【団塊ひとり】東日本大震災と1年後の日本

 関東大震災島崎藤村の小説「食堂」
 
島崎藤村の作品に「食堂」という短編小説がある。1前年関東大震災に遭ったお三輪という60代の女性と、彼の息子新七との家業の「復興」に対する気持ちのすれ違いを描く佳品である。

震災前にお三輪が開いていた三代続いた店は「香、扇子、筆墨、陶器、いろいろな種類の紙、画帖、書籍などから、加工した宝石のようなものまで、すべて支那産の品物が取りそろえてあった」趣味のよい、自慢の店だった。彼女はその店を震災で無くす。多勢使っていた店の奉公人もそれぞれ暇をもらい、彼女は「東京にある身内という身内は一人も大火後に生き残らなかった」子守娘ただ一人とともに「浦和まで落ちのびて」生活している。震災の1年後、小さな料理屋を開いたという息子の手紙で上京してみようと思うところから小説は始まる。

 お三輪は息子が、「小竹」の店の「のれん」を捨てて、以前の使用人と共同で料理屋を開くことに不満である。今回の上京は、その息子の真意を確認するためでもあった。親子の会話を藤村は淡々と描く。

「あの橘町辺のお店はどうなったろう」
バラックを建ててやってはいますが、みんな食べて行くというだけのことでしょう。秋草さんのようなお店でも御覧なさいな、玉川の方の染物の工場だけは焼けずにあって、そっちの方へ移って行って、今では三越あたりへ品物を入れてると言いますよ――あの立派な呉服屋がですよ」
 こう新七は言って、小竹の旦那として母と一緒に暮した時代のことを振返って見るように、感慨の籠った調子で、
 「今度という今度は私も眼がさめました。横内にしろ、日下部にしろ、三枝にしろ、それから店の番頭達にしろ、あの人達がみんな私から離れて行って見て分りました。今度の震災は何もかもひっくり返してしまったようなものです――昔からある店の屋台骨でも――旧い暖簾でも。上のものは下になるし、下のものは上になるし――もう今までのような店なぞを夢に見ているような時じゃありません」(中略)「そんなら、お前さんはもう未練はないのかい――あの小竹の古い店の暖簾に」それを聞いて見たいばかりにお三輪はわざわざ浦和から出て来たようなものであった。お三輪は眼に一ぱい涙をためながら、いそがしそうな新七の側を離れて、独りで公園の蓮池の方へ歩いて行った。暗いほど茂った藤棚の下で、彼女は伜から話されたことを噛みかえして見た。(「食堂」より)

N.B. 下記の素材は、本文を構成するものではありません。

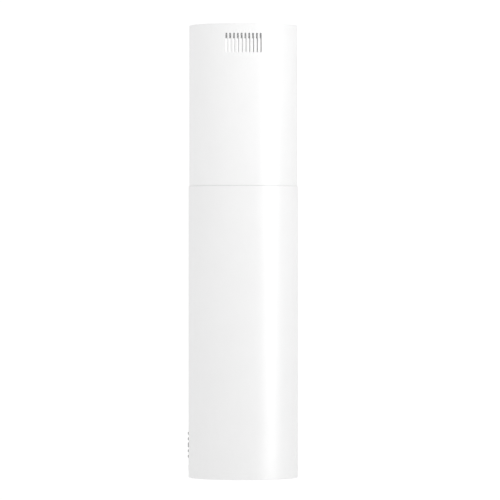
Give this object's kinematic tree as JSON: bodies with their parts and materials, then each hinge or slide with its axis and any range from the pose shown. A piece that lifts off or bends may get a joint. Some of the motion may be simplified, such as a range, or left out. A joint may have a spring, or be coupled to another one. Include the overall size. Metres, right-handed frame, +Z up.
{
  "type": "air purifier hood",
  "caption": "Ceiling-hung kitchen air purifier: white two-length cylindrical casing with outlet slots, blower, grease and carbon filters, lamps and push buttons.",
  "frame": {"origin": "centre of the ceiling plate's upper face, where the hood meets the ceiling", "axes": "+Z up, -Y towards the side with the buttons, the two outlet grilles face -X and +X"},
  "size_m": [0.3899, 0.3923, 1.61],
  "materials": {
    "white_steel": "satin white powder coat",
    "galvanised_steel": "zinc-coated sheet",
    "zinc_fasteners": "zinc plated",
    "fan_plastic": "moulded, fine grain",
    "motor_grey": "die cast, matt",
    "bright_steel": "ground",
    "copper_winding": "enamelled wire",
    "carbon_cassette": "moulded grid over carbon granules",
    "circuit_board": "solder mask",
    "white_plastic": "smooth",
    "can_aluminium": "drawn",
    "gland_plastic": "moulded",
    "carrier_plastic": "moulded",
    "button_metal": "satin",
    "display_window": "dark tinted",
    "badge_metal": "brushed, blank",
    "lamp_metal": "satin",
    "lamp_glass": "frosted",
    "filter_aluminium": "anodised",
    "filter_mesh_metal": "expanded mesh",
    "handle_plastic": "moulded",
    "magnet_black": "sintered",
    "seal_felt": "pressed felt",
    "lead_grey": "extruded",
    "lead_black": "extruded",
    "lead_white": "extruded"
  },
  "bodies": {
    "frame": {"ceiling_plate": "galvanised_steel", "upper_rail_front_left": "galvanised_steel", "upper_rail_front_right": "galvanised_steel", "upper_rail_back_left": "galvanised_steel", "upper_rail_back_right": "galvanised_steel", "frame_straps": "galvanised_steel"},
    "upper_casing": {"upper_casing": "white_steel", "casing_brackets": "galvanised_steel", "casing_screws": "zinc_fasteners"},
    "carbon_left": {"carbon_left": "carbon_cassette"},
    "carbon_right": {"carbon_right": "carbon_cassette"},
    "impeller": {"impeller": "fan_plastic", "motor_shaft": "bright_steel", "motor_rotor": "bright_steel"},
    "flap_front": {"flap_front": "fan_plastic"},
    "flap_back": {"flap_back": "fan_plastic"},
    "button_1": {"button_1": "button_metal"},
    "button_2": {"button_2": "button_metal"},
    "button_3": {"button_3": "button_metal"},
    "button_4": {"button_4": "button_metal"},
    "grease_filter": {"filter_frame": "filter_aluminium", "filter_mesh": "filter_mesh_metal", "filter_handle": "handle_plastic", "filter_magnets": "magnet_black"},
    "lower_unit": {"lower_casing": "white_steel", "seam_strip": "seal_felt", "bottom_plate": "white_steel", "deck_plate": "galvanised_steel", "lower_rail_front_left": "galvanised_steel", "lower_rail_front_right": "galvanised_steel", "lower_rail_back_left": "galvanised_steel", "lower_rail_back_right": "galvanised_steel", "clamp_screws": "zinc_fasteners", "scroll_left": "fan_plastic", "scroll_right": "fan_plastic", "blower_screws": "zinc_fasteners", "inlet_grille": "fan_plastic", "motor_bracket": "motor_grey", "motor_case": "motor_grey", "motor_cap": "motor_grey", "stator": "copper_winding", "motor_bearings": "bright_steel", "run_capacitor": "can_aluminium", "outlet_duct": "fan_plastic", "duct_collar": "fan_plastic", "flap_pin": "bright_steel", "control_box": "galvanised_steel", "control_box_lid": "galvanised_steel", "main_board": "circuit_board", "cable_gland": "gland_plastic", "led_driver": "white_plastic", "lamp_bodies": "lamp_metal", "lamp_lenses": "lamp_glass", "panel_carrier": "carrier_plastic", "panel_board": "circuit_board", "display_lens": "display_window", "badge_plate": "badge_metal", "panel_lead": "lead_grey", "motor_lead": "lead_black", "lamp_lead": "lead_white"}
  },
  "joints": [
    {"name": "height_adjust", "type": "slide", "parent": "frame", "child": "lower_unit", "axis": [0, 0, 1], "range_m": [0, 0.4]},
    {"name": "casing_drop", "type": "slide", "parent": "frame", "child": "upper_casing", "axis": [0, 0, 1], "range_m": [-0.15, 0]},
    {"name": "fan_spin", "type": "hinge", "parent": "lower_unit", "child": "impeller", "pos_m": [0, -0.0477, -1.424], "axis": [1, 0, 0], "continuous": true},
    {"name": "carbon_left_twist", "type": "hinge", "parent": "lower_unit", "child": "carbon_left", "pos_m": [-0.084, -0.0477, -1.424], "axis": [-1, 0, 0], "range_deg": [0, 60]},
    {"name": "carbon_right_twist", "type": "hinge", "parent": "lower_unit", "child": "carbon_right", "pos_m": [0.084, -0.0477, -1.424], "axis": [-1, 0, 0], "range_deg": [0, 60]},
    {"name": "flap_front_swing", "type": "hinge", "parent": "lower_unit", "child": "flap_front", "pos_m": [0, 0, -1.224], "axis": [-1, 0, 0], "range_deg": [0, 75]},
    {"name": "flap_back_swing", "type": "hinge", "parent": "lower_unit", "child": "flap_back", "pos_m": [0, 0, -1.224], "axis": [1, 0, 0], "range_deg": [0, 75]},
    {"name": "filter_tilt", "type": "hinge", "parent": "lower_unit", "child": "grease_filter", "pos_m": [0, 0.12076, -1.6023], "axis": [1, 0, 0], "range_deg": [0, 70]},
    {"name": "button_1_press", "type": "slide", "parent": "lower_unit", "child": "button_1", "axis": [0, 1, 0], "range_m": [0, 0.0015], "stiffness_N_per_m": 1000, "springref_m": -0.0005},
    {"name": "button_2_press", "type": "slide", "parent": "lower_unit", "child": "button_2", "axis": [0, 1, 0], "range_m": [0, 0.0015], "stiffness_N_per_m": 1000, "springref_m": -0.0005},
    {"name": "button_3_press", "type": "slide", "parent": "lower_unit", "child": "button_3", "axis": [0, 1, 0], "range_m": [0, 0.0015], "stiffness_N_per_m": 1000, "springref_m": -0.0005},
    {"name": "button_4_press", "type": "slide", "parent": "lower_unit", "child": "button_4", "axis": [0, 1, 0], "range_m": [0, 0.0015], "stiffness_N_per_m": 1000, "springref_m": -0.0005}
  ]
}
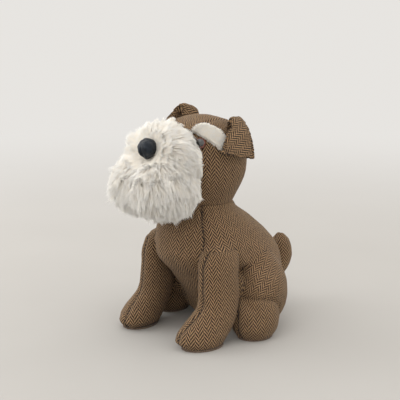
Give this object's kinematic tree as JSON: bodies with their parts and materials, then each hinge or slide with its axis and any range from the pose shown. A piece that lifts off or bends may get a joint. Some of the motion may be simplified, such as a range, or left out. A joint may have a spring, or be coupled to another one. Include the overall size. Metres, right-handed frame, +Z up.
{
  "type": "weighted fabric door stop",
  "caption": "Seated dog shaped door stop in stuffed tweed with a long pile muzzle and a sand bag sewn into its seat.",
  "frame": {"origin": "on the floor under the middle of the whole dog", "axes": "+Z up, the dog looks along -Y, its left side is +X"},
  "size_m": [0.1818, 0.2494, 0.2453],
  "materials": {
    "tweed": "brown and beige herringbone woven wool look cloth, matt, slightly hairy",
    "pile": "cream white long pile, matt with a soft sheen along the strands",
    "velvet": "black short velvet with a soft sheen",
    "eye": "polished moulded plastic, red brown iris round a black pupil",
    "canvas": "plain woven cotton canvas, matt",
    "sand": "dry sand in a cotton bag"
  },
  "bodies": {
    "root": {"torso": "tweed", "weight_pouch": "sand", "base_panel": "canvas", "head": "tweed", "front_leg_left": "tweed", "front_leg_right": "tweed", "front_sole_left": "canvas", "front_sole_right": "canvas", "haunch_left": "tweed", "haunch_right": "tweed", "hind_foot_left": "tweed", "hind_foot_right": "tweed", "hind_sole_left": "canvas", "hind_sole_right": "canvas", "tail": "tweed", "ear_left": "tweed", "ear_right": "tweed", "eye_left": "eye", "eye_right": "eye", "brow_left": "pile", "brow_right": "pile", "nose": "velvet", "muzzle": "pile"}
  },
  "joints": []
}
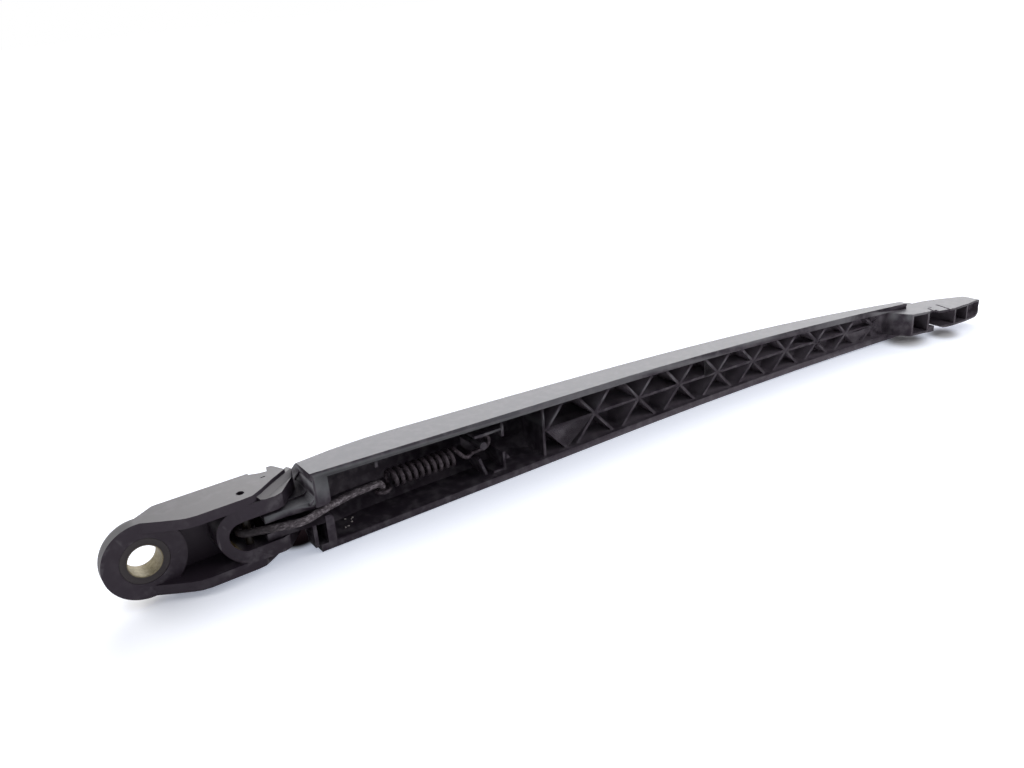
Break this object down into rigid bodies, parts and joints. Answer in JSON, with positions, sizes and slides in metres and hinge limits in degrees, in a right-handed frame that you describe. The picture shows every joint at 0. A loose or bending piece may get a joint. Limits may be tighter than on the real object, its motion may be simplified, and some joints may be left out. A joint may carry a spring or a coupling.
{
  "type": "rear wiper arm",
  "caption": "Hinged plastic wiper arm with a bushed spindle eye, spring and wire link in a ribbed channel, and a snap-in blade tip.",
  "frame": {"origin": "centre of the spindle bore, at the level of the eye's face on the glass side", "axes": "+X along the arm from the spindle to the blade tip, +Y along the spindle away from the glass, +Z along the hinge pin; as pictured the arm lies on the side wall that faces -Z"},
  "size_m": [0.385, 0.0573, 0.029],
  "materials": {
    "arm_plastic": "fine-grained black glass-filled plastic, dusty",
    "head_plastic": "fine-grained black glass-filled plastic, dusty",
    "bush_metal": "yellowed zinc plating",
    "pin_steel": "plain drawn steel",
    "hook_pin_steel": "steel under old yellow-brown grease and rust",
    "link_steel": "worn galvanised wire",
    "spring_steel": "dark oiled spring wire"
  },
  "bodies": {
    "head": {"head": "head_plastic", "spindle_bush": "bush_metal", "hook_pin": "hook_pin_steel"},
    "arm": {"arm": "arm_plastic", "hinge_pin": "pin_steel"},
    "link": {"link": "link_steel", "spring": "spring_steel"}
  },
  "joints": [
    {"name": "arm_lift", "type": "hinge", "parent": "head", "child": "arm", "pos_m": [0.0415, 0.0025, 0], "axis": [0, 0, 1], "range_deg": [0, 50]},
    {"name": "link_swing", "type": "hinge", "parent": "head", "child": "link", "pos_m": [0.0312, -0.0029, 0], "axis": [0, 0, 1], "range_deg": [0, 44]}
  ],
  "couplings": [
    {"joint": "link_swing", "follows": "arm_lift", "ratio": 0.872}
  ]
}
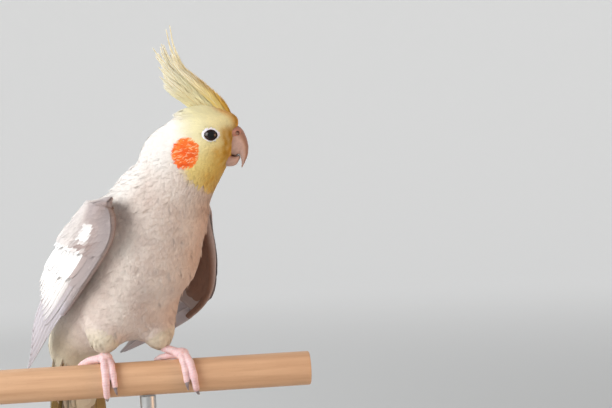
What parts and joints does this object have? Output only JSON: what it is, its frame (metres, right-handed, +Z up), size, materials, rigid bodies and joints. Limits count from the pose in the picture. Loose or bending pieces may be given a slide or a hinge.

 その後、お三輪は新しい生活は若い人間にまかす決心をして東京に別れを告げる。 

東日本大震災から2ヶ月を過ぎた。関東大震災の時は震災の約4週間後にすでに帝都復興院が設置されて帝都復興計画が提案されている。「帝都」東京をおそった大震災による死者は10万人とも15万人とも言われる。帝都が壊滅し今回の死者数を遙かに上回る未曾有の震災なのに、帝都復興計画が提案されたのは「技術」の進んだはずの現代よりも早い。

 1年後の日本。たとえ親子の意見の違いはあっても、世の中は新しい世界に向かって進み始めてほしい。